─── Data excerpt ───

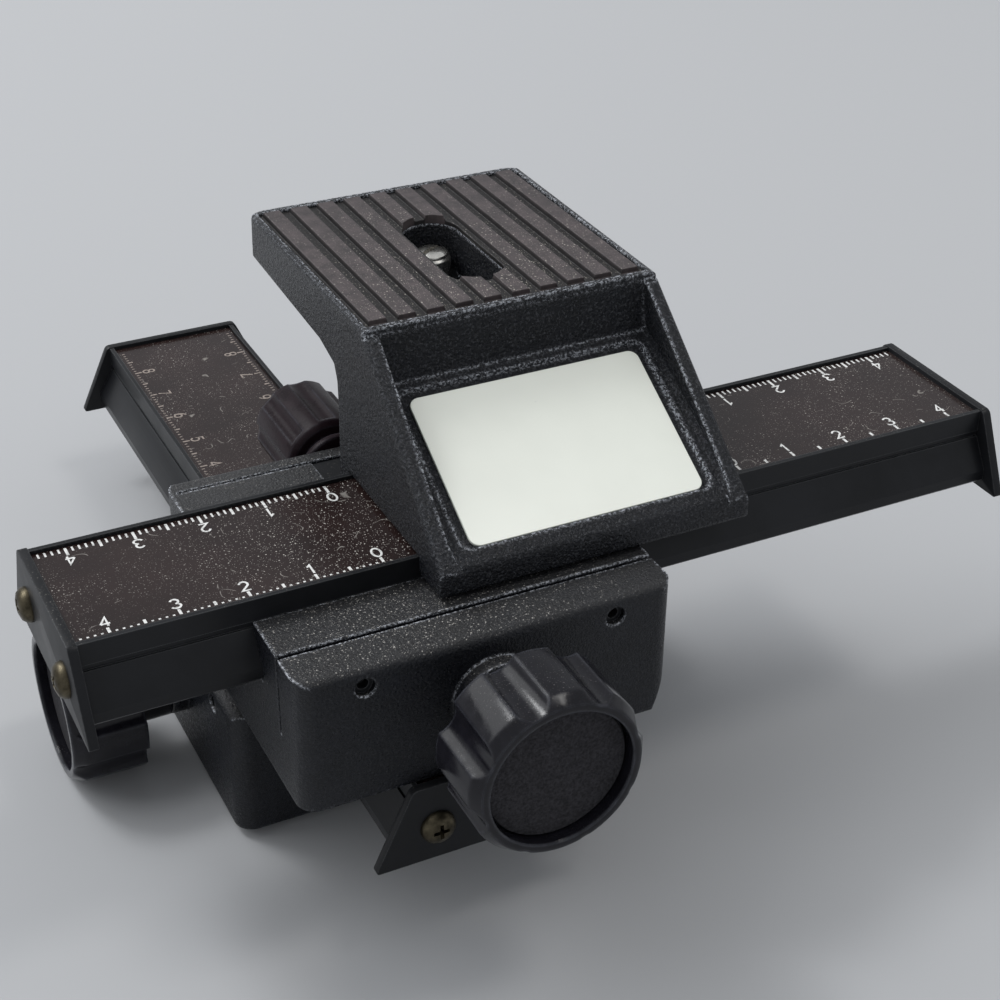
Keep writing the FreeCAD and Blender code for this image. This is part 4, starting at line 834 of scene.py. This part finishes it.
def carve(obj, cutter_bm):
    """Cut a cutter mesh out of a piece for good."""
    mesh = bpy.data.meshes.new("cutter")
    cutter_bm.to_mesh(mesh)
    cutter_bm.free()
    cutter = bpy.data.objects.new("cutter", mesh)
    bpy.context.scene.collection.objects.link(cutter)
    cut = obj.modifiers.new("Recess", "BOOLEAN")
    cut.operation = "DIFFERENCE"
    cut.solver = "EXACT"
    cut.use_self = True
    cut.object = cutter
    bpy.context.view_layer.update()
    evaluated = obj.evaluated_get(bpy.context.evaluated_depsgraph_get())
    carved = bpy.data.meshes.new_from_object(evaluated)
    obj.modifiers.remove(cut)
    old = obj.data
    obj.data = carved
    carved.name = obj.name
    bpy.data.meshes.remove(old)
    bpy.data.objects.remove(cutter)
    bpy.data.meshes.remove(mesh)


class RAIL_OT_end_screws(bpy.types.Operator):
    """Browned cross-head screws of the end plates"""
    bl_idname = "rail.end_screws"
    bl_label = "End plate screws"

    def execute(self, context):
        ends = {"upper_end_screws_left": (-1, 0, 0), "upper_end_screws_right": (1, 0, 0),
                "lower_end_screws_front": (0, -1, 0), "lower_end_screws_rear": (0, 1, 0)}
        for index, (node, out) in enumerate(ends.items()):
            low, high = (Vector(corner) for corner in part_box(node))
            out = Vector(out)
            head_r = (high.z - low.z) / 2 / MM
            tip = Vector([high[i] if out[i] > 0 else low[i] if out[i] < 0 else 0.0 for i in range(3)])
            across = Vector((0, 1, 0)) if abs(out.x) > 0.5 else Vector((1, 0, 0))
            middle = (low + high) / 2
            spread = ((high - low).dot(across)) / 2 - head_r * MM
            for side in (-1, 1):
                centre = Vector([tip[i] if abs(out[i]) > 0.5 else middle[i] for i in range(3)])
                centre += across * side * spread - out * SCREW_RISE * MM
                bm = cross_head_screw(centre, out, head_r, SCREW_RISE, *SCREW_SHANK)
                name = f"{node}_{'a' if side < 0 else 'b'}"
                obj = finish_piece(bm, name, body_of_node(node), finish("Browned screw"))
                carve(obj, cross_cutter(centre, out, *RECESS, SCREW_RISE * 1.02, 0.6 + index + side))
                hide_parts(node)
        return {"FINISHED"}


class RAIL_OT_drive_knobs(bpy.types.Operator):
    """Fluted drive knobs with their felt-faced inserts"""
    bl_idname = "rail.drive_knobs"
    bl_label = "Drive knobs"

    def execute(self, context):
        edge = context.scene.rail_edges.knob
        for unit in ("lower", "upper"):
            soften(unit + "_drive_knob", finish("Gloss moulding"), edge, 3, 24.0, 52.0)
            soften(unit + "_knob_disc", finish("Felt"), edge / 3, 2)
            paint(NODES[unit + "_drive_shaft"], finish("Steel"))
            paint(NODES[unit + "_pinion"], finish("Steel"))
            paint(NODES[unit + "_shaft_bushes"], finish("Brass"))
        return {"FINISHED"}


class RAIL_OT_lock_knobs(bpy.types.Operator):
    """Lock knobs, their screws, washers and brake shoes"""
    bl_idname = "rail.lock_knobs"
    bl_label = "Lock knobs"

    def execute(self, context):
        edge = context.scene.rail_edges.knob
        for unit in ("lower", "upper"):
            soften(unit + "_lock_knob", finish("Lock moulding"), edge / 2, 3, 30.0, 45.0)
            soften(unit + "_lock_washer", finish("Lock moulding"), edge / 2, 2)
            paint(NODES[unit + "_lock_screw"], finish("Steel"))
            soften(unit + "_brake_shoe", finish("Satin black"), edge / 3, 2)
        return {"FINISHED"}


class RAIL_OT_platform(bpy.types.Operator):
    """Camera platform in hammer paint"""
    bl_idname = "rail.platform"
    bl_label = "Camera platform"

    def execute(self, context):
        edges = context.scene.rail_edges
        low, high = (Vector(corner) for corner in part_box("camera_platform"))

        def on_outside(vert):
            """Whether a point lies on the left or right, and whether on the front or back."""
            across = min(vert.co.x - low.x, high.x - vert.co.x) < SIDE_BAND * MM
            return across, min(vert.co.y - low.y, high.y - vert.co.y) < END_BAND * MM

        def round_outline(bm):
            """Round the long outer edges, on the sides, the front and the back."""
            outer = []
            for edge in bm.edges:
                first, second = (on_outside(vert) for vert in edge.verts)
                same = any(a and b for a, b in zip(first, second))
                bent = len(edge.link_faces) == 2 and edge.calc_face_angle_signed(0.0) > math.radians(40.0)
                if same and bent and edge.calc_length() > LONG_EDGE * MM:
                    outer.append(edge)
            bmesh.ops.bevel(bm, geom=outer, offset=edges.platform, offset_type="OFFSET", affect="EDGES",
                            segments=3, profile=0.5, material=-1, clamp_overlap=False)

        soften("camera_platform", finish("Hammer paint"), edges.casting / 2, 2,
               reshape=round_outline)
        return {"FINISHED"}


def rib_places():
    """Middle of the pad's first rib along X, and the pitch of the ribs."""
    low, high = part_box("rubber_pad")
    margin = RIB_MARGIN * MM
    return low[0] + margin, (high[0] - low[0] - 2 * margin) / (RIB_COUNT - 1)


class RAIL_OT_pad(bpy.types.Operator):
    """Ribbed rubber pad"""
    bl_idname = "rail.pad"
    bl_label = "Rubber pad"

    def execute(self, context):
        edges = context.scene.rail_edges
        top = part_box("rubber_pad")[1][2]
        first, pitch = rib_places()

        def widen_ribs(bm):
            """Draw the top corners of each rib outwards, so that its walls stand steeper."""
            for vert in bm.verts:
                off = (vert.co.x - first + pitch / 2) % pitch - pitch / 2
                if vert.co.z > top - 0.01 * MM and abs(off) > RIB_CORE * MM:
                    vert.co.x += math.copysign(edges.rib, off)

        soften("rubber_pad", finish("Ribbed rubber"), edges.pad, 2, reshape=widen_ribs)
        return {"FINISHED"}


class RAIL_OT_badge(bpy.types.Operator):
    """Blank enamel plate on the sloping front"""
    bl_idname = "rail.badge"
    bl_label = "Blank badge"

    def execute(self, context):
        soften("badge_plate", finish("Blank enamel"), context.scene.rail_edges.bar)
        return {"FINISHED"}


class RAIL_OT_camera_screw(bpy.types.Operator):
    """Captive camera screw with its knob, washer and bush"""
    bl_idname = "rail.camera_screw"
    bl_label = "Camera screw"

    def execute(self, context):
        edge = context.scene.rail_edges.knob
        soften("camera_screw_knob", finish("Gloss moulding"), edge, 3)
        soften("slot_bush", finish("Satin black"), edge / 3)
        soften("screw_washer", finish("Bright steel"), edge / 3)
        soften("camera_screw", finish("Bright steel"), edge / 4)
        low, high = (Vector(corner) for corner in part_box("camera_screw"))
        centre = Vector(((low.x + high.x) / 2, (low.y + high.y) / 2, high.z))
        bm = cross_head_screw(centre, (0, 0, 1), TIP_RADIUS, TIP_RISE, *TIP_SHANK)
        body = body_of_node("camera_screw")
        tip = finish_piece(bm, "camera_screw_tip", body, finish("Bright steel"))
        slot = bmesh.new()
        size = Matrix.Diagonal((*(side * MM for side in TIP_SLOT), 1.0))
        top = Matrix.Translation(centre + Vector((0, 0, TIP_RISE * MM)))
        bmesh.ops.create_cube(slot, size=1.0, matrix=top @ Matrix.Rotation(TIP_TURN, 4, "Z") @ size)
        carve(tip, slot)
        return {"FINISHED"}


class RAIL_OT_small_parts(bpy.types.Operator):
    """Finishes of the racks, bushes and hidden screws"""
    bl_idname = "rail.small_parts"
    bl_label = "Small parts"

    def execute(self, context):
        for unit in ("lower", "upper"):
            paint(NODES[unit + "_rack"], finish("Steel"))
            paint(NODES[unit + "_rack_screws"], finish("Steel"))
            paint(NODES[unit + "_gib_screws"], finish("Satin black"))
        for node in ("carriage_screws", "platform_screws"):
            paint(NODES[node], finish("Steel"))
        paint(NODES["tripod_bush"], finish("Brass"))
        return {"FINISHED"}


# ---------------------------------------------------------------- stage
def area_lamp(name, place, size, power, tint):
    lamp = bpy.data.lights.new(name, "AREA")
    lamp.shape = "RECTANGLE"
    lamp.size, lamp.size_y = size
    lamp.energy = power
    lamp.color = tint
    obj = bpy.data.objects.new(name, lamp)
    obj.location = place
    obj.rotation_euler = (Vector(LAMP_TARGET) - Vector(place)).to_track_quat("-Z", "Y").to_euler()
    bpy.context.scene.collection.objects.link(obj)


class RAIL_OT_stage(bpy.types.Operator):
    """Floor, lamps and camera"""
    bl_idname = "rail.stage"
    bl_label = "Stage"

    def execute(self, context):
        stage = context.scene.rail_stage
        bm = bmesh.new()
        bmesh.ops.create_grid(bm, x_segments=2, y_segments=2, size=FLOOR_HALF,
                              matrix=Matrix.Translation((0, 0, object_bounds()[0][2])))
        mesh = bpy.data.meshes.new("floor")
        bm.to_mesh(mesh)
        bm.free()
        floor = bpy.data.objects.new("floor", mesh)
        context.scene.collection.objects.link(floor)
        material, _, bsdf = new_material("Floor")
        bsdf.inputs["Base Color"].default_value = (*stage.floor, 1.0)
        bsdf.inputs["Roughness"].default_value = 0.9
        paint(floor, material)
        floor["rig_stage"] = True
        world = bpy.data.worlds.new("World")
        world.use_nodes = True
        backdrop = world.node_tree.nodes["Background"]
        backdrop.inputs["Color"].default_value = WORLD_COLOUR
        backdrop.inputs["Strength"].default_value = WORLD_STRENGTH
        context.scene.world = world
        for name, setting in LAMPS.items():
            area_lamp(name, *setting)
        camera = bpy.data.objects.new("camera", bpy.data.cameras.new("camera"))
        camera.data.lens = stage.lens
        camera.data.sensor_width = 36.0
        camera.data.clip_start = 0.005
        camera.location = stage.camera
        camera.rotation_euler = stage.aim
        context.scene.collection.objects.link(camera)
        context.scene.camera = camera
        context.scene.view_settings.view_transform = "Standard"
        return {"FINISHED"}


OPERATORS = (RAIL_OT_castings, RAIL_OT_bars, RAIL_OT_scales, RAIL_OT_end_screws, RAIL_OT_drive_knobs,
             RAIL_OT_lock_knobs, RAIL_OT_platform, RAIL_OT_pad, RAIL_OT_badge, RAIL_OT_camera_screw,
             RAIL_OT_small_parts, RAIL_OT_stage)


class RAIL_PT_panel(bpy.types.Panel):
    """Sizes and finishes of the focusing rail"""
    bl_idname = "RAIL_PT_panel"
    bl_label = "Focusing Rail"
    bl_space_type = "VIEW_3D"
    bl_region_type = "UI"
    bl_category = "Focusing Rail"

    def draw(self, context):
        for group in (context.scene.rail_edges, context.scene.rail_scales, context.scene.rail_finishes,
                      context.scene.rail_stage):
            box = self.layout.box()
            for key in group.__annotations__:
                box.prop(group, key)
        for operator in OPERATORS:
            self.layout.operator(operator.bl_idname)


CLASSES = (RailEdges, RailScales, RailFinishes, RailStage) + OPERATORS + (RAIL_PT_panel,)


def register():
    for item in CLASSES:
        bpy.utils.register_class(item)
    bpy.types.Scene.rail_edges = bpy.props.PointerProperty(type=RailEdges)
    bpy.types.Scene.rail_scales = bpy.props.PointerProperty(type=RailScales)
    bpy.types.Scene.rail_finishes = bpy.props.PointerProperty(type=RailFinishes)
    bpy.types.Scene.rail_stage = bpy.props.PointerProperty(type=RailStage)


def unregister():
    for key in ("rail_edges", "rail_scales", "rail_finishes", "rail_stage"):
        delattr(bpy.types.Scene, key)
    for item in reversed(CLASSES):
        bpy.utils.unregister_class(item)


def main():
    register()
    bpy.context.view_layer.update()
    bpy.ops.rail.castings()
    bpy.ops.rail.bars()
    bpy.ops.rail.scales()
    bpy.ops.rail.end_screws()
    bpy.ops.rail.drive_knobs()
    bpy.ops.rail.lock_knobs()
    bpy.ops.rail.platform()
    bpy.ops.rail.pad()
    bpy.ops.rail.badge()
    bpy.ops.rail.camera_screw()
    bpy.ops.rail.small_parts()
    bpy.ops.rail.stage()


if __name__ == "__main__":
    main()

───

_Problem requirements_
Looking at the material above, please copy exactly every line from its first line through the line containing "bpy.data.meshes.remove(mesh)", with both ends included and nothing else.

_Reply to the exercise_
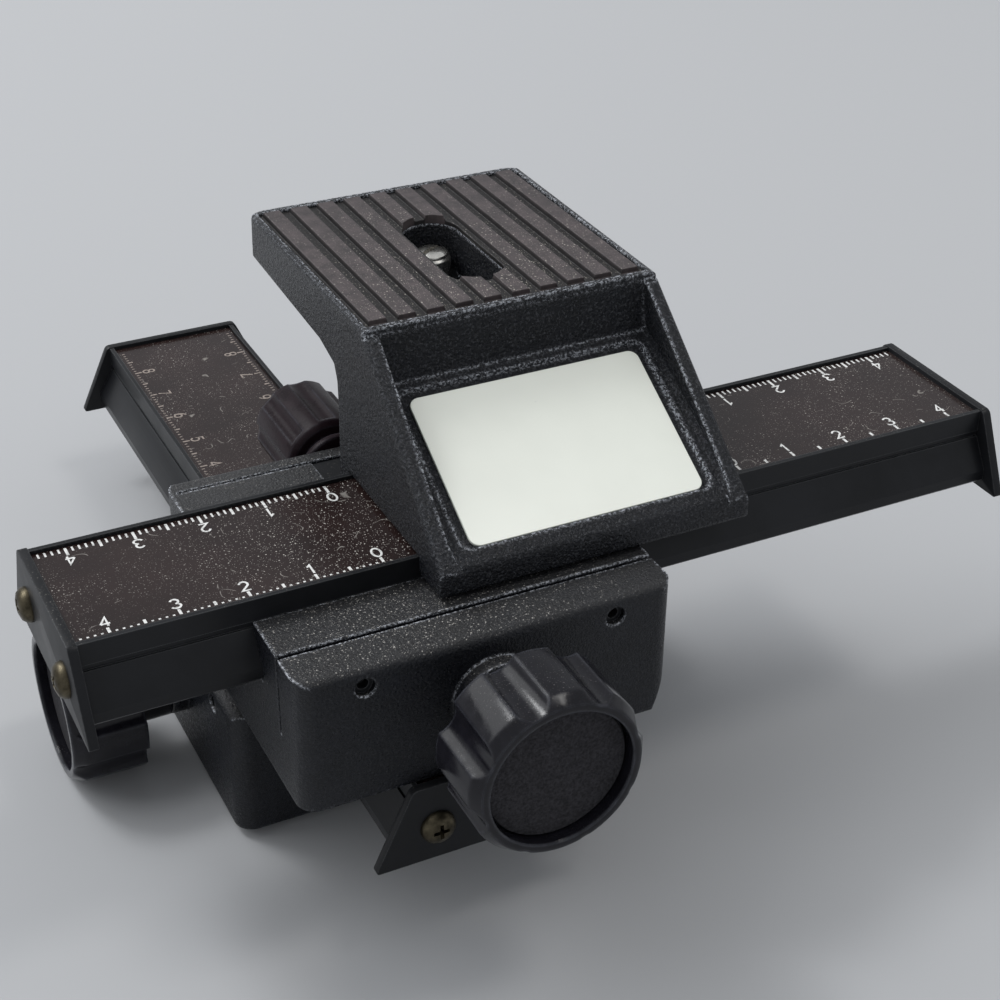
Keep writing the FreeCAD and Blender code for this image. This is part 4, starting at line 834 of scene.py. This part finishes it.
def carve(obj, cutter_bm):
    """Cut a cutter mesh out of a piece for good."""
    mesh = bpy.data.meshes.new("cutter")
    cutter_bm.to_mesh(mesh)
    cutter_bm.free()
    cutter = bpy.data.objects.new("cutter", mesh)
    bpy.context.scene.collection.objects.link(cutter)
    cut = obj.modifiers.new("Recess", "BOOLEAN")
    cut.operation = "DIFFERENCE"
    cut.solver = "EXACT"
    cut.use_self = True
    cut.object = cutter
    bpy.context.view_layer.update()
    evaluated = obj.evaluated_get(bpy.context.evaluated_depsgraph_get())
    carved = bpy.data.meshes.new_from_object(evaluated)
    obj.modifiers.remove(cut)
    old = obj.data
    obj.data = carved
    carved.name = obj.name
    bpy.data.meshes.remove(old)
    bpy.data.objects.remove(cutter)
    bpy.data.meshes.remove(mesh)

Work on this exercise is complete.